Features based on corpus text token matches

Notes:

  • For now just unigrams.
In [13]:
corpusBasedUnigramVectorizer = CountVectorizer(min_df=1, decode_error="ignore")

srs_textCorpus = df_labeledData[colNameRecordTextContent]

corpusBasedUnigramVectorizer.fit(srs_textCorpus)
# save this feature extractor
joblib.dump(corpusBasedUnigramVectorizer, corpusBasedUnigramVectorizerFile) 
Out[13]:
['models/corpusBasedUnigramVectorizer.150107.sklearn']
In [14]:
# apply this feature extractor
sprs_vectorizedTokens = corpusBasedUnigramVectorizer.transform(srs_textCorpus)
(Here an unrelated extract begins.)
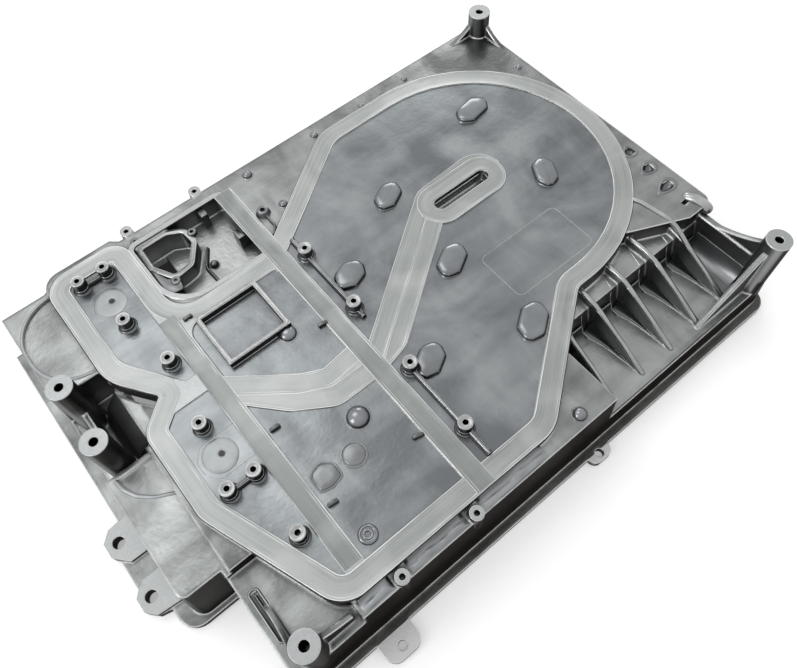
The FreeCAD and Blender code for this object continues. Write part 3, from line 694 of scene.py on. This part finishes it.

narr_vectorizedTokens = sprs_vectorizedTokens.toarray()
df_vectorizedTokens = pd.DataFrame(narr_vectorizedTokens)

if debug: print "DEBUG: n_samples: %d, n_features: %d\n" % sprs_vectorizedTokens.shape # n_samples: 18257, n_features: 8284
DEBUG: n_samples: 49891, n_features: 20238

In [15]:
# for debugging keep the feature names
tokenDict = corpusBasedUnigramVectorizer.get_feature_names()

label_prefix="ut"
unigramTokenFeatureNames=[label_prefix + "_" + str(i)  for i in range(df_vectorizedTokens.shape[1])]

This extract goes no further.